1. ## proof question 2,1

it is given that
$1\leq p< +\infty\\$
$\alpha ,\beta >0 \\$
$a,b\geq 0\\$

prove that
$(\alpha a+\beta b )^p\leq (\alpha +\beta )^p\left ( \frac{\alpha }{\alpha +\beta }a^p+\frac{\beta }{\alpha +\beta }b^p \right )$

hint: prove first that $f(t)=t^p$ is a convex
on this region $[0,+\infty)$
reminder: function f(t) is called convex on some region if for every b,a
and on
$0\leq \lambda \leq 1\\$
we have
$f(\lambda a +(1-\lambda)b)\leq\lambda f(a)+(1-\lambda)f(b)$

my thoughts:
i know from calc1 that a function is convex if its second derivative is negative or something (i am not sure)

i dont know
how to prove that $f(t)=t^p$ is negative
its pure parametric thing

??

2. Originally Posted by transgalactic
it is given that
$1\leq p< +\infty\\$
$\alpha ,\beta >0 \\$
$a,b\geq 0\\$

prove that
$(\alpha a+\beta b )^p\leq (\alpha +\beta )^p\left ( \frac{\alpha }{\alpha +\beta }a^p+\frac{\beta }{\alpha +\beta }b^p \right )$

hint: prove first that $f(t)=t^p$ is a convex
on this region $[0,+\infty)$
reminder: function f(t) is called convex on some region if for every b,a
and on
$0\leq \lambda \leq 1\\$
we have
$f(\lambda a +(1-\lambda)b)\leq\lambda f(a)+(1-\lambda)f(b)$

my thoughts:
i know from calc1 that a function is convex if its second derivative is negative or something (i am not sure)

i dont know
how to prove that $f(t)=t^p$ is negative
its pure parametric thing

??

Yes....almost. A twice derivable function on some interval is convex (upwards) there iff its second derivative there is positive, and:

$f(t)=t^p \Longrightarrow f''(t)= p(p-1)t^{p-2}\geq 0$

Tonio

$
f(t)=t^p \Longrightarrow f''(t)= p(p-1)t^{p-2}\geq 0
$

i dont know anything about p ant t

4. Originally Posted by transgalactic
$
f(t)=t^p \Longrightarrow f''(t)= p(p-1)t^{p-2}\geq 0
$

i dont know anything about p ant t

Tonio

5. the only f(t) i see is just to explain whats convex by definition
and the formula presented is not a part of the question

6. Originally Posted by transgalactic
the only f(t) i see is just to explain whats convex by definition
and the formula presented is not a part of the question

Please do not take this as an offense, but from this and the other thread you started and the responses I got there from you, I think you should really begin to worry about learning SERIOUSLY the very basic facts of the subjects you're asking about. It seems like you don't have the slightest idea what you're talking about, you're completely lost... and yet you're the one who sent the question!

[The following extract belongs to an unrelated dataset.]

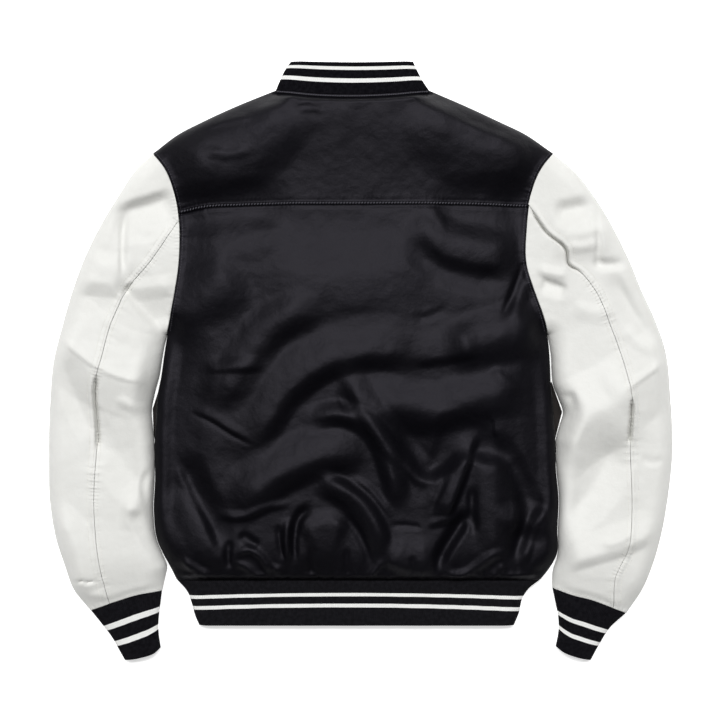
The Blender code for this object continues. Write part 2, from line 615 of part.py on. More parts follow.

I, for one, am not here to teach from scratch a whole subject to anyone so that he/she will be able to understand solutions to his/her own questions.

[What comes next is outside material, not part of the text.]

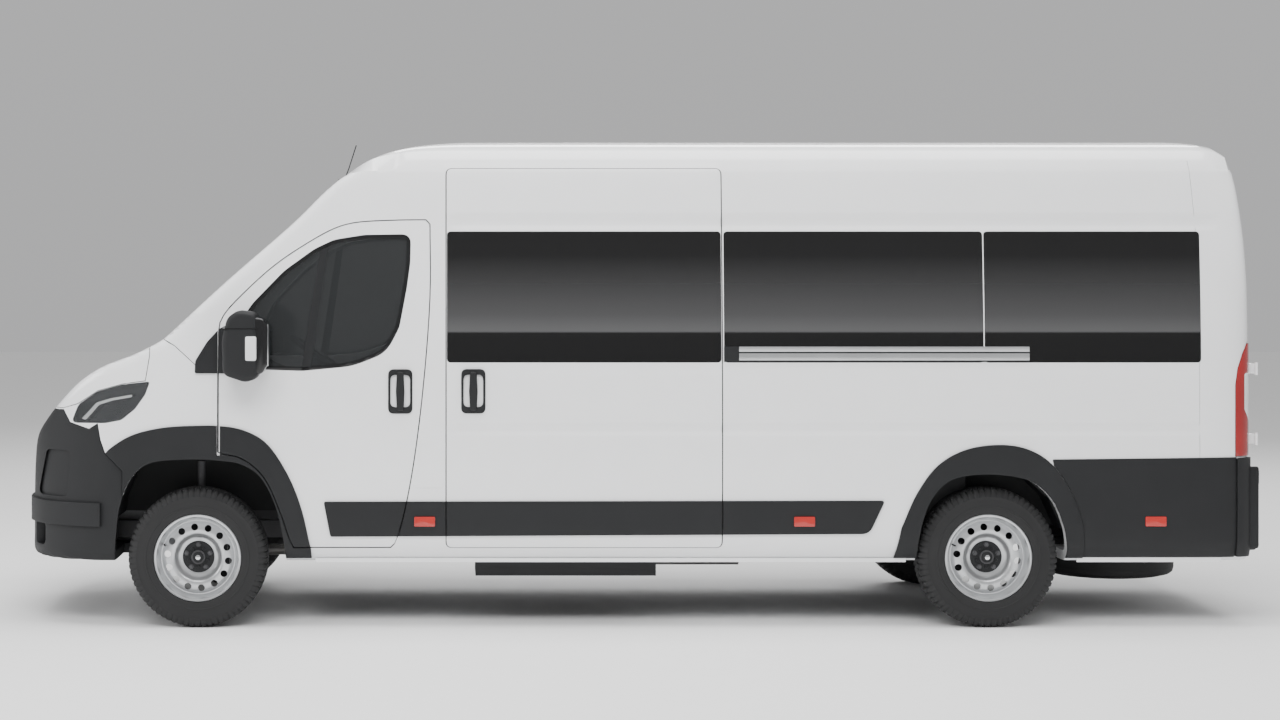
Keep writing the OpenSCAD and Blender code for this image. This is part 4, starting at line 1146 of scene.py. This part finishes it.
# ---- rail, sill, antenna, wipers --------------------------------------------
RAIL = shell_between(0.004, -0.006, "rail_skin", False)
rail_bits = []
for z0, z1, mat in ((1.358, 1.366, TRIM), (1.366, 1.402, ALU), (1.402, 1.410, TRIM), (1.410, 1.436, ALU)):
    rail_bits.append(panel("rail_bit", RAIL, [side_prism(plane_rect(F(-2.76), F(-4.24), z0, z1))],
        mat=mat, edge=0.001))
rail_bits.append(panel("rail_end", RAIL, [side_prism(plane_rect(F(-2.684), F(-2.762), 1.358, 1.436))],
    mat=TRIM, edge=0.002))
place(join("sliding_rail", rail_bits), "body", "trim")
sill = box_object("sill_flange", (F(-3.62), HALF - 0.075, 0.332), (F(-0.60), HALF - 0.069, 0.352), PAINT)
sill_back = box_object("sill_back", (BACK + 0.20, HALF - 0.075, 0.332),
    (X_RA - 0.46, HALF - 0.069, 0.356), PAINT)
pair("sill", join("sill", [sill, sill_back]), "paint")
antenna = tube("antenna", [(F(-0.70), 0.25, 2.255), (F(-0.745), 0.25, 2.37), (F(-0.785), 0.25, 2.495)],
    0.003, TRIM)
foot = lathe("antenna_foot", [(0.0005, -0.02), (0.02, -0.02), (0.012, 0.02), (0.006, 0.05),
    (0.0005, 0.05)], 16, TRIM, closed=False)
foot.data.transform(Matrix.Rotation(math.radians(90), 4, "X"))
move(foot, F(-0.695), 0.25, 2.262)
place(join("roof_antenna", [antenna, foot]), "body", "trim")


def screen_z(x, up=0.0):
    """Height of the windscreen's middle at x, from the front axle, raised along z."""
    return 1.478 + (0.17 - x) * 0.926 + up


def drop(y):
    """How far the curved glass falls back towards its sides."""
    return 0.055 * (y / 0.7) ** 2


for k, (y0, y1) in enumerate(((0.66, 0.06), (-0.02, -0.60))):
    base = (F(0.19 - drop(y0)), y0, screen_z(0.19))
    tip = (F(0.075 - drop(y1)), y1, screen_z(0.075, 0.016))
    mid = (F(0.105 - drop((y0 + y1) / 2)), (y0 + y1) / 2, screen_z(0.105, 0.024))
    a_bar = tube("wiper_arm", [base, mid], 0.007, TRIM)
    blade = tube("wiper_blade", [(F(0.125 - drop(y0)), y0 - 0.02, screen_z(0.125, 0.012)), mid, tip],
        0.0055, RUBBER)
    place(join("wiper" + str(k), [a_bar, blade]), "body", "trim")

# ---- rear end --------------------------------------------------------------------------
STEP_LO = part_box("rear_bumper")[0]
step = box_object("rear_step", (STEP_LO.x + 0.004, -REAR_HALF - 0.005, 0.388),
    (X_DOOR + 0.03, REAR_HALF + 0.005, REAR_LOW - 0.018), TRIM, 0.016, 3)
treads = [box_object("tread", (STEP_LO.x + 0.014, y, REAR_LOW - 0.020),
    (X_DOOR - 0.004, y + 0.012, REAR_LOW - 0.0155), TRIM) for y in np.arange(-0.84, 0.85, 0.04)]
step = join("rear_bumper_step", [step] + treads)
place(step, "body", "trim", "rear_bumper")
corner_skin = shell_between(0.016, -0.03, "corner_skin", False)
corner_zone = prism(rounded([(BACK - 0.1, 0.868), (BACK + 0.133, 0.868), (BACK + 0.133, 0.36),
    (BACK - 0.1, 0.36)], [0, 0.01, 0.01, 0]), REAR_HALF + 0.010, 1.4)
corner = panel("rear_corner", corner_skin, [corner_zone], mat=TRIM, edge=0.008)
block = box_object("corner_block", (STEP_LO.x + 0.003, REAR_HALF + 0.012, 0.40),
    (X_DOOR + 0.05, HALF - 0.075, 0.82), TRIM, 0.022, 3)
nub = box_object("corner_nub", (STEP_LO.x + 0.001, REAR_HALF + 0.02, 0.73),
    (X_DOOR + 0.02, HALF - 0.085, 0.80), TRIM, 0.010, 2)
pair("rear_corner", join("rear_corner_parts", [corner, block, nub]), "trim")
for k, z in enumerate((0.93, 1.29)):
    barrel = lathe("barrel", [(0.0005, -0.032), (0.0085, -0.032), (0.0085, 0.032), (0.0005, 0.032)], 20,
        PAINT, closed=False)
    barrel.data.transform(Matrix.Rotation(math.radians(90), 4, "X"))
    move(barrel, BACK + 0.010, REAR_HALF + 0.005, z + 0.03)
    strap = box_object("strap", (BACK + 0.004, REAR_HALF - 0.10, z + 0.004),
        (BACK + 0.05, REAR_HALF - 0.002, z + 0.056), PAINT, 0.006, 2)
    pair("rear_hinge", join("hinge", [barrel, strap]), "paint", "back_door", mark=str(k))
cup = plate("rear_handle", plane_rect(-0.055, 0.055, 1.02, 1.23, 0.025), -0.012, 0.02, TRIM, 0.004)
grip = plate("rear_grip", plane_rect(-0.016, 0.016, 1.04, 1.21, 0.012), -0.022, -0.006, TRIM, 0.005, 3)
latch = join("rear_handle_parts", [cup, grip])
latch.data.transform(Matrix.Rotation(math.radians(-90), 4, "Z"))
move(latch, X_DOOR + 0.002, 0.075, 0)
place(latch, "left_back_door", "trim")
plate_r = box_object("rear_number_plate", (X_DOOR - 0.006, -0.26, 0.62), (X_DOOR + 0.004, 0.26, 0.73),
    WHITE_LENS)
boolean(plate_r, box_object("half", (BACK - 0.2, 0.004, 0.5), (X_DOOR + 0.1, 0.6, 0.9)), "INTERSECT")
move(plate_r, 0, 0.20, 0)
bevel(plate_r, 0.002, 1)
place(plate_r, "left_back_door", "trim")
stop = box_object("high_stop_lamp", (BACK + 0.118, -0.14, REAR_TOP + 0.028),
    (BACK + 0.16, 0.14, REAR_TOP + 0.058), RED, 0.006, 2)
place(stop, "body", "lamp_red")
plate_f = box_object("front_number_plate", (NOSE - 0.030, -0.26, 0.655), (NOSE - 0.018, 0.26, 0.765),
    WHITE_LENS, 0.002, 1)
place(plate_f, "body", "trim")
fog_parts = []
for sgn in (1, -1):
    o = lathe("fog", [(0.0005, 0.012), (0.030, 0.010), (0.042, 0.003), (0.048, 0.0), (0.048, -0.03),
        (0.0005, -0.03)], 32, CLEAR, closed=False)
    o.data.transform(Matrix.Rotation(math.radians(-90), 4, "Z"))
    fog_parts.append(move(o, NOSE - 0.16, sgn * 0.69, 0.46))
place(join("fog_lamps", fog_parts), "body", "lamp_clear")
fog_wall = panel("fog_wall", BEHIND, [front_rect(0.60, 0.78, 0.38, 0.54, 0.03)], mat=GLOSS_BLACK, edge=0)
pair("fog_wall", fog_wall, "trim")

# ---- seats -----------------------------------------------------------------------------
def pillow(name, lo, hi, mat, e=0.22, nu=28, nv=14):
    """A crowned, rounded cushion that fills the box."""
    c = (np.array(lo) + hi) / 2
    h = (np.array(hi) - lo) / 2
    verts, faces = [], []
    for i in range(nv + 1):
        phi = math.pi * (i / nv - 0.5)
        for j in range(nu):
            th = 2 * math.pi * j / nu
            power = lambda v: math.copysign(abs(v) ** e, v)
            x = power(math.cos(phi)) * power(math.cos(th))
            y = power(math.cos(phi)) * power(math.sin(th))
            z = power(math.sin(phi))
            verts.append((c[0] + h[0] * x, c[1] + h[1] * y, c[2] + h[2] * z))
    for i in range(nv):
        for j in range(nu):
            k = (j + 1) % nu
            faces.append((i * nu + j, i * nu + k, (i + 1) * nu + k, (i + 1) * nu + j))
    return new_object(name, verts, faces, mat)


def tilt(o, pivot, degrees):
    """Leans a piece back about a line across the vehicle."""
    m = Matrix.Translation(pivot) @ Matrix.Rotation(math.radians(degrees), 4,
        "Y") @ Matrix.Translation(-Vector(pivot))
    o.data.transform(m)
    return o


def seat(x, y, w):
    """One seat: its front edge at x, its middle at y."""
    low, parts_c, parts_b = w / 2 - 0.012, [], []
    parts_c.append(pillow("c", (F(x) - 0.46, y - low + 0.055, 0.865),
        (F(x) - 0.005, y + low - 0.055, 0.985), SEAT))
    for s in (1, -1):
        parts_c.append(pillow("c", (F(x) - 0.46, y + s * (low - 0.035) - 0.035, 0.86),
            (F(x) - 0.01, y + s * (low - 0.035) + 0.035, 1.0), SEAT))
    base = box_object("c", (F(x) - 0.41, y - low + 0.03, 0.562), (F(x) - 0.10, y + low - 0.03, 0.88),
        TRIM, 0.012, 2)
    parts_c.append(base)
    pivot = (F(x) - 0.50, y, 0.93)
    for lo, hi in (((-0.075, -low + 0.06, 0.0), (0.035, low - 0.06, 0.50)),
            ((-0.080, -low, 0.0), (0.055, -low + 0.07, 0.49)), ((-0.080, low - 0.07, 0.0),
            (0.055, low, 0.49)), ((-0.045, -0.13, 0.515), (0.045, 0.13, 0.69))):
        b = pillow("b", (pivot[0] + lo[0], y + lo[1], pivot[2] + lo[2]),
            (pivot[0] + hi[0], y + hi[1], pivot[2] + hi[2]), SEAT)
        parts_b.append(tilt(b, pivot, -10.0))
    for s in (-0.06, 0.06):
        post = tube("b", [(pivot[0], y + s, pivot[2] + 0.46), (pivot[0], y + s, pivot[2] + 0.55)], 0.006,
            CHROME)
        parts_b.append(tilt(post, pivot, -10.0))
    return parts_c, parts_b


bench_y = HALF - 0.055 - 0.065 - 0.43
cushions, backs = [], []
spots = [(-0.69, -0.44, 0.48), (-0.69, 0.19, 0.42), (-0.69, 0.61, 0.42)]
for i in range(4):
    x = -1.98 - 0.78 * i
    spots += [(x, -bench_y - 0.215, 0.43), (x, -bench_y + 0.215, 0.43)]
    if i:
        spots.append((x, bench_y + 0.215, 0.43))
for spot in spots:
    c, b = seat(*spot)
    cushions += c
    backs += b
cushion_o = join("seat_cushion_set", cushions)
back_o = join("seat_back_set", backs)
place(cushion_o, "body", "seat", "seat_cushions")
place(back_o, "body", "seat", "seat_backs")

# ---- pieces shown as the CAD has them ---------------------------------------------------
for node, mat in {"floor": TRIM, "chassis_frame": CHASSIS, "front_crossmember": CHASSIS, "bulkhead": DASH,
        "dashboard": DASH, "steering_wheel": TRIM, "engine": ENGINE, "front_subframe": CHASSIS,
        "left_knuckle": CHASSIS, "right_knuckle": CHASSIS, "rear_axle": CHASSIS, "fuel_tank": TRIM,
        "exhaust": EXHAUST, "spare_wheel": RUBBER, "wheel_liners": TRIM}.items():
    o = frame["nodes"][node]
    o.data.materials.clear()
    o.data.materials.append(mat)
    shade(o, 30)

# ---- clear away the cutting tools ---------------------------------------------------------
shown = {o.name for o in frame["nodes"].values()}
for o in list(bpy.data.objects):
    if o.type == "MESH" and o.name not in shown and "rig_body" not in o:
        discard(o)

# ---- floor, light and camera --------------------------------------------------------------
PALE = material("studio_floor", (0.86, 0.86, 0.86), 0.85, bump=0.05, bump_scale=40, vary=0.004, spec=0.2)
ground = new_object("studio_floor", [(-40, -40, 0), (40, -40, 0), (40, 40, 0), (-40, 40, 0)],
    [(0, 1, 2, 3)], PALE)


def area_light(name, where, target, power, width, height):
    data = bpy.data.lights.new(name, "AREA")
    data.shape = "RECTANGLE"
    data.size, data.size_y, data.energy = width, height, power
    o = bpy.data.objects.new(name, data)
    o.location = where
    o.rotation_euler = (Vector(target) - Vector(where)).to_track_quat("-Z", "Y").to_euler()
    bpy.context.scene.collection.objects.link(o)
    o.visible_glossy = name != "key"
    return o


area_light("key", (2.0, 10.0, 8.5), (0, 0, 1.0), 1150, 9, 4)
area_light("top", (0, 1.5, 8.5), (0, 0, 0), 900, 10, 5)
area_light("front_fill", (10.0, 3.0, 4.0), (0, 0, 1.2), 260, 5, 3)
area_light("back", (-2.0, -10.0, 7.5), (0, 0, 1.2), 620, 9, 4)
world = bpy.data.worlds.new("studio") if not bpy.context.scene.world else bpy.context.scene.world
bpy.context.scene.world = world
world.use_nodes = True
wn, wl = world.node_tree.nodes, world.node_tree.links
background = next(n for n in wn if n.type == "BACKGROUND")
where = wn.new("ShaderNodeTexCoord")
split = wn.new("ShaderNodeSeparateXYZ")
sky = wn.new("ShaderNodeValToRGB")
sky.color_ramp.elements[0].position = 0.46
sky.color_ramp.elements[0].color = (0.80, 0.80, 0.81, 1)
sky.color_ramp.elements[1].position = 0.80
sky.color_ramp.elements[1].color = (1.0, 1.0, 1.0, 1)
height = wn.new("ShaderNodeMapRange")
height.inputs["From Min"].default_value = -1.0
height.inputs["From Max"].default_value = 1.0
wl.new(where.outputs["Generated"], split.inputs["Vector"])
wl.new(split.outputs["Z"], height.inputs["Value"])
wl.new(height.outputs["Result"], sky.inputs["Fac"])
wl.new(sky.outputs["Color"], background.inputs["Color"])
background.inputs["Strength"].default_value = 0.62

cam_data = bpy.data.cameras.new("camera")
cam_data.sensor_width = 36.0
cam_data.lens = 73.9
cam_data.shift_x = 0.152
cam_data.shift_y = -0.077
cam_data.dof.use_dof = False
camera = bpy.data.objects.new("camera", cam_data)
camera.location = (F(-1.265), 14.4, 1.87)
camera.rotation_euler = (math.radians(90), 0, math.radians(180))
bpy.context.scene.collection.objects.link(camera)
bpy.context.scene.camera = camera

you better study the basics, understand definitions and notation, and THEN, if you get stuck somewhere, you ask. That's, btw, the only way to learn something in mathematics, imo.

Tonio

Ps. The answer to this thread's question is already in my prior messages...and no: the $f(t)$ given in your question is not to explain convexity: you need it to approach the question and eventually reach a solution, and also p is given and from where t is taken...